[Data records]
┄┄┄┄┄┄

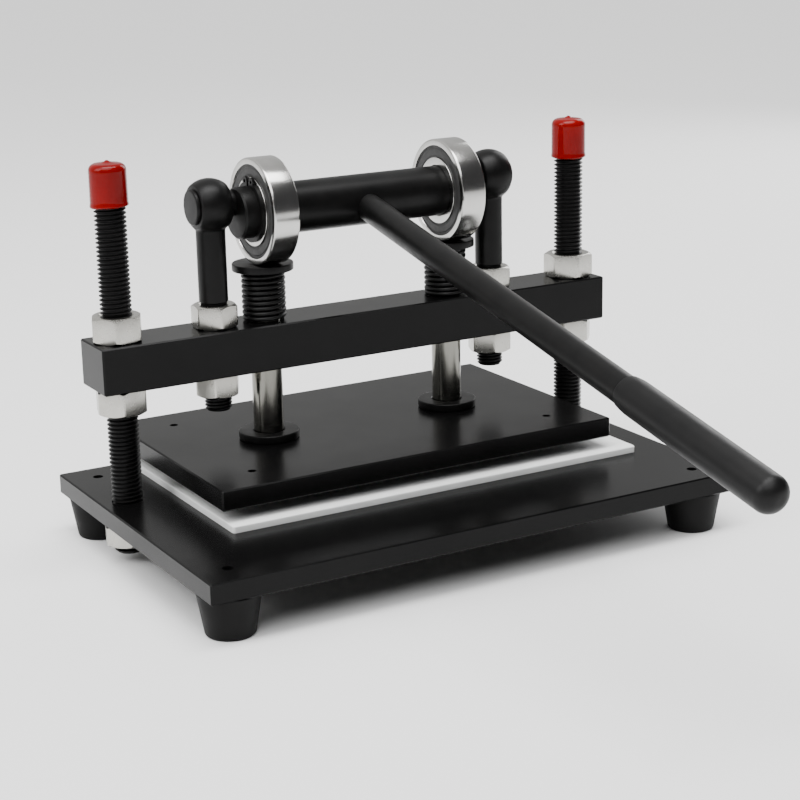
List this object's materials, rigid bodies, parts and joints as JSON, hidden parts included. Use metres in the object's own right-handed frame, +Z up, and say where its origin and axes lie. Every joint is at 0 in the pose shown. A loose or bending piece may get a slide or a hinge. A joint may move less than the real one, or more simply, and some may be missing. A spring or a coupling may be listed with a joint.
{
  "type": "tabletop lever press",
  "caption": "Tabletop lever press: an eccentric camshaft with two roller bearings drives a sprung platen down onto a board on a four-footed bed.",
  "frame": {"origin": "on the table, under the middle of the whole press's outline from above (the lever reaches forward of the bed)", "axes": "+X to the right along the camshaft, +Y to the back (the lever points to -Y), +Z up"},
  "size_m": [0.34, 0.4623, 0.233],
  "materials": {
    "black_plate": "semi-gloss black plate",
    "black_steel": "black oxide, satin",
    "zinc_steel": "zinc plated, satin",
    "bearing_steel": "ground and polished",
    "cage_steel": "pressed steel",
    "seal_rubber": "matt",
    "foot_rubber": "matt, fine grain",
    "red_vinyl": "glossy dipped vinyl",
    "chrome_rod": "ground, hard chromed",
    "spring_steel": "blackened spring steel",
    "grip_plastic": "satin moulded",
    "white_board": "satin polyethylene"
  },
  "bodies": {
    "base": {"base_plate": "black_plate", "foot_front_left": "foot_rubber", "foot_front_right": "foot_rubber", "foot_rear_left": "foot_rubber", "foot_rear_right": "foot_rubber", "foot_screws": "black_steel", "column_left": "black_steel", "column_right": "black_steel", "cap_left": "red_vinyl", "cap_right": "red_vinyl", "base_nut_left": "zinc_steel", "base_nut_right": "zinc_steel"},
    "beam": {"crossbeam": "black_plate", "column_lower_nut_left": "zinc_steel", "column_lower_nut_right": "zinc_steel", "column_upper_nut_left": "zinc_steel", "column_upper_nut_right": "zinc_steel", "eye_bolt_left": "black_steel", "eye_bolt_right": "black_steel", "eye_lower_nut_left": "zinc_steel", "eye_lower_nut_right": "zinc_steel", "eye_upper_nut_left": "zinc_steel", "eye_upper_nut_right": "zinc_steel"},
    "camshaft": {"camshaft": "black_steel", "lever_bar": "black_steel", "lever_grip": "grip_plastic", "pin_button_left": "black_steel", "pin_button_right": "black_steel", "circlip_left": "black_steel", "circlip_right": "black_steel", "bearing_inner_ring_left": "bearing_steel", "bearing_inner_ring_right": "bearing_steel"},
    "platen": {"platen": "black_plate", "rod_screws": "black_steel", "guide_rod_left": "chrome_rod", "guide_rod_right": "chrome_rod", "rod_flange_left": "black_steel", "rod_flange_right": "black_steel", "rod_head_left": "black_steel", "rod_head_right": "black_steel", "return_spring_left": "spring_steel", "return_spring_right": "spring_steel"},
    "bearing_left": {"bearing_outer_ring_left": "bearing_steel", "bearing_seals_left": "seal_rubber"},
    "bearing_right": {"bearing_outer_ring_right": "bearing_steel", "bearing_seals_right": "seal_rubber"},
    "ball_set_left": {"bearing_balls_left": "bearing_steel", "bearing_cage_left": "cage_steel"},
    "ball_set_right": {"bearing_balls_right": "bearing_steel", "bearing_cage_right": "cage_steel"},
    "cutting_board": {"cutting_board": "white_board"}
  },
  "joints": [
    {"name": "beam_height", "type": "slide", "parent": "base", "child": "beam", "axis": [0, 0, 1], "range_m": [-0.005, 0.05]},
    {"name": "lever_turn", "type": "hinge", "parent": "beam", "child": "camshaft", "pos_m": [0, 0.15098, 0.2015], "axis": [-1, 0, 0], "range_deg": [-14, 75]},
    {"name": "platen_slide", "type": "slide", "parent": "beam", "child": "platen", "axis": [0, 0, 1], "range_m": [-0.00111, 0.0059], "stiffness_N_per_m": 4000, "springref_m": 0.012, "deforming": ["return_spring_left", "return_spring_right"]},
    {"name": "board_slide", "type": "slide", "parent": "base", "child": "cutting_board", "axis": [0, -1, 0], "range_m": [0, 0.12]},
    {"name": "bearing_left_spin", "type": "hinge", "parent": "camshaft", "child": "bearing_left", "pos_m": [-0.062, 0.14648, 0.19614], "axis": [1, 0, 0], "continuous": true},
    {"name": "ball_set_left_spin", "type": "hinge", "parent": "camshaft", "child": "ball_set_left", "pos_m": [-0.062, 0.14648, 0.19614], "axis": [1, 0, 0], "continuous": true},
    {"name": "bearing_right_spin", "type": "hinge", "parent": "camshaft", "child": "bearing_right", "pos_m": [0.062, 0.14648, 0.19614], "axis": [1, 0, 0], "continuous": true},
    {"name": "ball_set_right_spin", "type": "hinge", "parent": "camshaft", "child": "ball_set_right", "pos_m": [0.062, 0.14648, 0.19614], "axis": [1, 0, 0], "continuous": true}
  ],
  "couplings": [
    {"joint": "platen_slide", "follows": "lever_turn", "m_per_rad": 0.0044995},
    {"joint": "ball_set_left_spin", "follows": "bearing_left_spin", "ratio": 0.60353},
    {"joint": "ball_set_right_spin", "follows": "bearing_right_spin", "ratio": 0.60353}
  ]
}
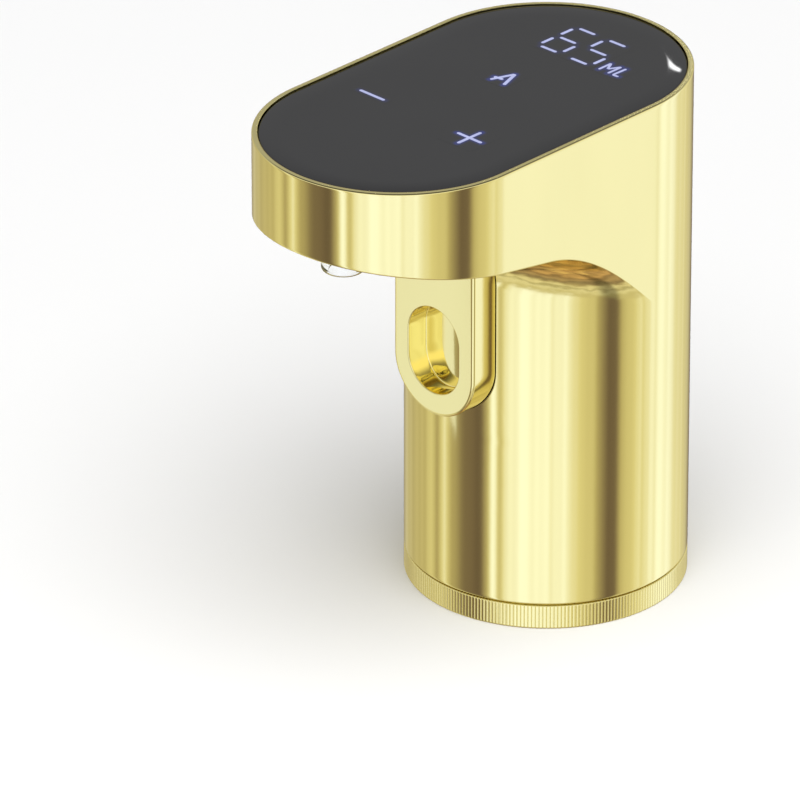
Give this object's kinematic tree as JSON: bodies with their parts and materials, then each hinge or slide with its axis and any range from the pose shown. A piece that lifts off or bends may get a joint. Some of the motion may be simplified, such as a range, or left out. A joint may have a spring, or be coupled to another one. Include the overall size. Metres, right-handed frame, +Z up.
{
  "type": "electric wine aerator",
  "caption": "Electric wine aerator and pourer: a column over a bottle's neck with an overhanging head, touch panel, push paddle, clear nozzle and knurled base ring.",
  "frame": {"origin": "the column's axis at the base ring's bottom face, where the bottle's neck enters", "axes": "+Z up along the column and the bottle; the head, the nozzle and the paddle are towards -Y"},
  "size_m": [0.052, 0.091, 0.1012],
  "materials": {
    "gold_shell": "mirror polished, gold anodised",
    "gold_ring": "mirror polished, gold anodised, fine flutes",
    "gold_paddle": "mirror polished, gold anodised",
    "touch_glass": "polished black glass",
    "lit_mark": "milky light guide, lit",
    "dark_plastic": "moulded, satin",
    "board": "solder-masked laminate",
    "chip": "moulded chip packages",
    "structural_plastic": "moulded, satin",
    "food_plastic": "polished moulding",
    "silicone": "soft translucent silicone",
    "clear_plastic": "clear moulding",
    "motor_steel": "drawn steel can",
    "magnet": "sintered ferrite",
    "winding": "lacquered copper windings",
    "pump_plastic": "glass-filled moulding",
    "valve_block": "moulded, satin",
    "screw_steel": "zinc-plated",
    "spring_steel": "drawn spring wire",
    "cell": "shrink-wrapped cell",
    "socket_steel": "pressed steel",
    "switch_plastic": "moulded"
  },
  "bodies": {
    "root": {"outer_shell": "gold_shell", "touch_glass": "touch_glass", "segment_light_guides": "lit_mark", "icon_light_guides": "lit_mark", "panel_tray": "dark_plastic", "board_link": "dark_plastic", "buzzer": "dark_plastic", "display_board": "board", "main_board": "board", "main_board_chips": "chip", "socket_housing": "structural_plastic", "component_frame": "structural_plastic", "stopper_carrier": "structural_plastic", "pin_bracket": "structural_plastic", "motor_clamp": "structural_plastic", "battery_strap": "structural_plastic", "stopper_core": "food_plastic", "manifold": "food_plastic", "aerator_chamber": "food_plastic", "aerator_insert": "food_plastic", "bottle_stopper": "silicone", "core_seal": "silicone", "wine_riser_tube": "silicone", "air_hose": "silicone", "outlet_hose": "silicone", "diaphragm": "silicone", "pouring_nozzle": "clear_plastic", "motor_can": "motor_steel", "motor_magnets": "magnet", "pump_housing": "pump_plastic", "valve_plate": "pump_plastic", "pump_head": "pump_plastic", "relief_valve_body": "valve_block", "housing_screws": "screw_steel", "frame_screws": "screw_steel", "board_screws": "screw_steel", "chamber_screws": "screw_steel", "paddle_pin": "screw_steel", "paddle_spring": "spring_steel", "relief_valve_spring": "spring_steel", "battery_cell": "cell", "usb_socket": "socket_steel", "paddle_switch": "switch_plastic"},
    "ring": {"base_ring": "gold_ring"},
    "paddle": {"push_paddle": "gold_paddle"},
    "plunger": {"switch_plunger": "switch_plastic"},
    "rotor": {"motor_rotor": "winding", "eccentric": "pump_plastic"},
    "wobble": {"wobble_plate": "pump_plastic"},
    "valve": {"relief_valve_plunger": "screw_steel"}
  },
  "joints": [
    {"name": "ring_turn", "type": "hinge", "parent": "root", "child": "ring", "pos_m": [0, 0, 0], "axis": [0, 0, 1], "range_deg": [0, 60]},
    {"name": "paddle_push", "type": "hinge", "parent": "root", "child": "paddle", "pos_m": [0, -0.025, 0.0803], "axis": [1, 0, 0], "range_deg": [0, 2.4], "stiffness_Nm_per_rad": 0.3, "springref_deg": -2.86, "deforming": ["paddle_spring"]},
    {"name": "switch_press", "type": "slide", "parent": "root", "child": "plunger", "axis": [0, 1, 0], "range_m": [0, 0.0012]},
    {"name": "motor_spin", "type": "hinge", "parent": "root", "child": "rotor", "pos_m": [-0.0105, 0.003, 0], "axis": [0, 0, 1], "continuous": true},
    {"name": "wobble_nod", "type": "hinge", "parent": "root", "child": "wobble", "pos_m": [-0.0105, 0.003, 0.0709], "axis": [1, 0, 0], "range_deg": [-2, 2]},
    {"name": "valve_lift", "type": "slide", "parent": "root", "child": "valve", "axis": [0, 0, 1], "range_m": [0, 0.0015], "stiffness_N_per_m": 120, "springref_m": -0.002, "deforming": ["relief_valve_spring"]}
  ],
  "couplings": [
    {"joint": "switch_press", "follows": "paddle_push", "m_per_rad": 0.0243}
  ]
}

┄┄┄┄┄┄

> [WORK TO BE COMPLETED] Copy out every line from the data above that has "where" in it.

> [RESULT FOR THIS TASK]
List this object's materials, rigid bodies, parts and joints as JSON, hidden parts included. Use metres in the object's own right-handed frame, +Z up, and say where its origin and axes lie. Every joint is at 0 in the pose shown. A loose or bending piece may get a slide or a hinge. A joint may move less than the real one, or more simply, and some may be missing. A spring or a coupling may be listed with a joint.
  "frame": {"origin": "the column's axis at the base ring's bottom face, where the bottle's neck enters", "axes": "+Z up along the column and the bottle; the head, the nozzle and the paddle are towards -Y"},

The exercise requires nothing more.